-- START OF Given data --
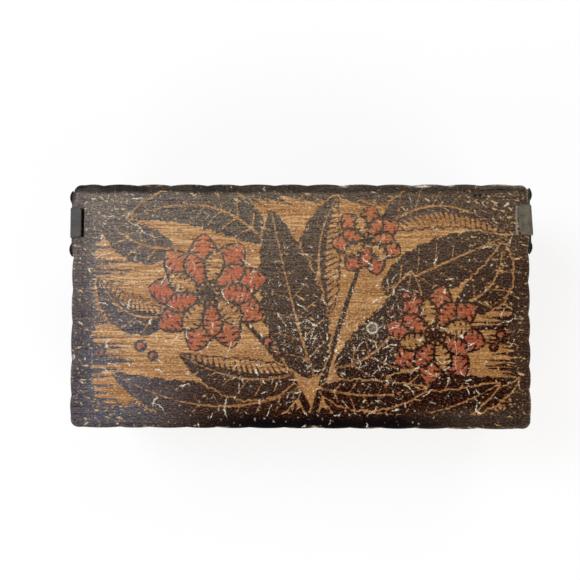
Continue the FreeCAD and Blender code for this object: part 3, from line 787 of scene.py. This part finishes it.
def block(full, *lines):
    """The skin of a block of cells between grid lines: the grid places of its points, their x, y and z, the
    faces, turned outward, and the axis and side of each face."""
    quads, kinds = [], []
    padded = np.pad(full, 1)
    for axis in range(3):
        first, second = [a for a in range(3) if a != axis]
        for side in (0, 1):
            beyond = np.roll(padded, 1 - 2 * side, axis)[1:-1, 1:-1, 1:-1]
            cells = np.argwhere(full & ~beyond)
            cells[:, axis] += side
            quad = np.repeat(cells[:, None, :], 4, axis=1)
            quad[:, 1:3, first] += 1
            quad[:, 2:4, second] += 1
            if (side == 1) == (axis == 1):
                quad = quad[:, ::-1]
            quads.append(quad)
            kinds += [(axis, side)] * len(cells)
    shape = [n + 1 for n in full.shape]
    flat = np.ravel_multi_index(np.concatenate(quads).reshape(-1, 3).T, shape)
    used, index = np.unique(flat, return_inverse=True)
    at = np.array(np.unravel_index(used, shape)).T
    return at, [line[k] for line, k in zip(lines, at.T)], index.reshape(-1, 4).tolist(), kinds


def jointed_wall(name, full, lines, outer, *materials):
    """A wall from its cells, with softened outer edges; outer is the axis and side of its good face."""
    at, (x, y, z), faces, kinds = block(full, *lines)
    axis, side = outer
    padded = np.pad(full, 1).astype(int)
    nx, ny, nz = (n + 1 for n in full.shape)
    cover = sum(padded[a : a + nx, b : b + ny, c : c + nz] for a, b, c in np.ndindex(2, 2, 2))
    on_rim = (at[:, axis] == side * full.shape[axis]) & (cover[tuple(at.T)] < 4)
    # The rear top corner of the end walls is round about the pivot.
    top_curve = PIVOT_Z + np.sqrt(np.maximum(SWING**2 - np.maximum(y - PIVOT_Y, 0) ** 2, 0))
    last_finger = WALL_HIGH - (WALL_HIGH - WALL_LOW) / FINGERS
    z = z - rise(z, last_finger, WALL_HIGH) * (WALL_HIGH - np.minimum(top_curve, WALL_HIGH))
    points = np.stack([x, y, z], -1)
    points[:, axis] += (1 - 2 * side) * SOFTENED * on_rim
    piece = mesh_object(name, points.tolist(), faces, *materials, smooth=False)
    for polygon, kind in zip(piece.data.polygons, kinds):
        round_top = kind == (2, 1) and polygon.center.y > PIVOT_Y * MM
        polygon.material_index = 0 if kind == outer or round_top else 2 if kind[0] == 1 - axis else 1
    return piece, points


LONG_LEAVES = [
    ((-6, -14), (-22, -24), (-46, -12), 6, 6),
    ((-22, 10), (-44, 24), (-62, 8), 6, 6, True),
    ((-52, -6), (-68, -18), (-80, -2), 6, 6),
    ((-56, 2), (-68, 14), (-78, 16), 4.5, 5),
    ((6, -14), (22, -24), (46, -12), 6, 6, True),
    ((22, 10), (44, 24), (62, 8), 6, 6),
    ((52, -6), (68, -18), (80, -2), 6, 6, True),
    ((56, 2), (68, 14), (78, 16), 4.5, 5),
]
LONG_BLOSSOMS = [
    (-36, -1, 13, 7, 0.4, 3.0, 4.0),
    (36, -1, 13, 7, 1.1, 3.0, 4.0),
    (0, 0, 17, 8, 0.2, 3.8, 4.8),
]
LONG_BERRIES = [(-19, 14, 2.0), (19, 14, 2.0), (-58, -12, 1.8), (58, -12, 1.8), (-74, 6, 1.9), (74, 6, 1.9)]
END_LEAVES = [
    ((-10, -6), (-24, -16), (-36, -4), 6, 6),
    ((-8, 6), (-20, 20), (-34, 12), 6, 6, True),
    ((8, -8), (22, -18), (34, -8), 6, 6, True),
    ((8, 6), (18, 18), (32, 14), 6, 6),
]
END_BLOSSOMS = [(0, 0, 16, 8, 0.3, 3.6, 4.6)]
END_BERRIES = [(-20, -17, 1.8), (18, -18, 1.8), (-26, 4, 1.9)]
LONG_DESIGN = LONG_LEAVES, LONG_BLOSSOMS, LONG_BERRIES
END_DESIGN = END_LEAVES, END_BLOSSOMS, END_BERRIES


def wall_design(u, v, half, design, seed):
    """A row of motifs in a dark frame; u runs along the wall and v up it from the picture's middle."""
    art = Burnt(u, v)
    art.comb(-half + 2, 1, -25, 24, 12, 2.0, seed)
    art.comb(half - 2, -1, -25, 24, 12, 2.0, seed + 1)
    art.tufts(-half, half, -22.5, 4.0, seed + 2)
    art.darken(v + 22.2 + 0.8 * waves(u, seed, 34), 21.6 - v + 0.8 * waves(u, seed + 3, 30))
    art.darken(u + half - 7.4 + waves(v, seed + 4, 24), half - 7.4 - u + waves(v, seed + 5, 24))
    art.motifs([], *design)
    return art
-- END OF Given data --
__Given instruction__.
From the first line above through the line that contains "return at, [line[k]", quote each line exactly. Output nothing more.

__Output__.
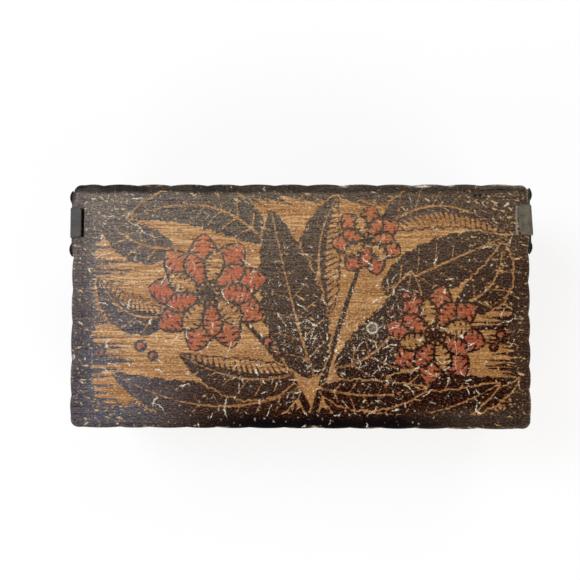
Continue the FreeCAD and Blender code for this object: part 3, from line 787 of scene.py. This part finishes it.
def block(full, *lines):
    """The skin of a block of cells between grid lines: the grid places of its points, their x, y and z, the
    faces, turned outward, and the axis and side of each face."""
    quads, kinds = [], []
    padded = np.pad(full, 1)
    for axis in range(3):
        first, second = [a for a in range(3) if a != axis]
        for side in (0, 1):
            beyond = np.roll(padded, 1 - 2 * side, axis)[1:-1, 1:-1, 1:-1]
            cells = np.argwhere(full & ~beyond)
            cells[:, axis] += side
            quad = np.repeat(cells[:, None, :], 4, axis=1)
            quad[:, 1:3, first] += 1
            quad[:, 2:4, second] += 1
            if (side == 1) == (axis == 1):
                quad = quad[:, ::-1]
            quads.append(quad)
            kinds += [(axis, side)] * len(cells)
    shape = [n + 1 for n in full.shape]
    flat = np.ravel_multi_index(np.concatenate(quads).reshape(-1, 3).T, shape)
    used, index = np.unique(flat, return_inverse=True)
    at = np.array(np.unravel_index(used, shape)).T
    return at, [line[k] for line, k in zip(lines, at.T)], index.reshape(-1, 4).tolist(), kinds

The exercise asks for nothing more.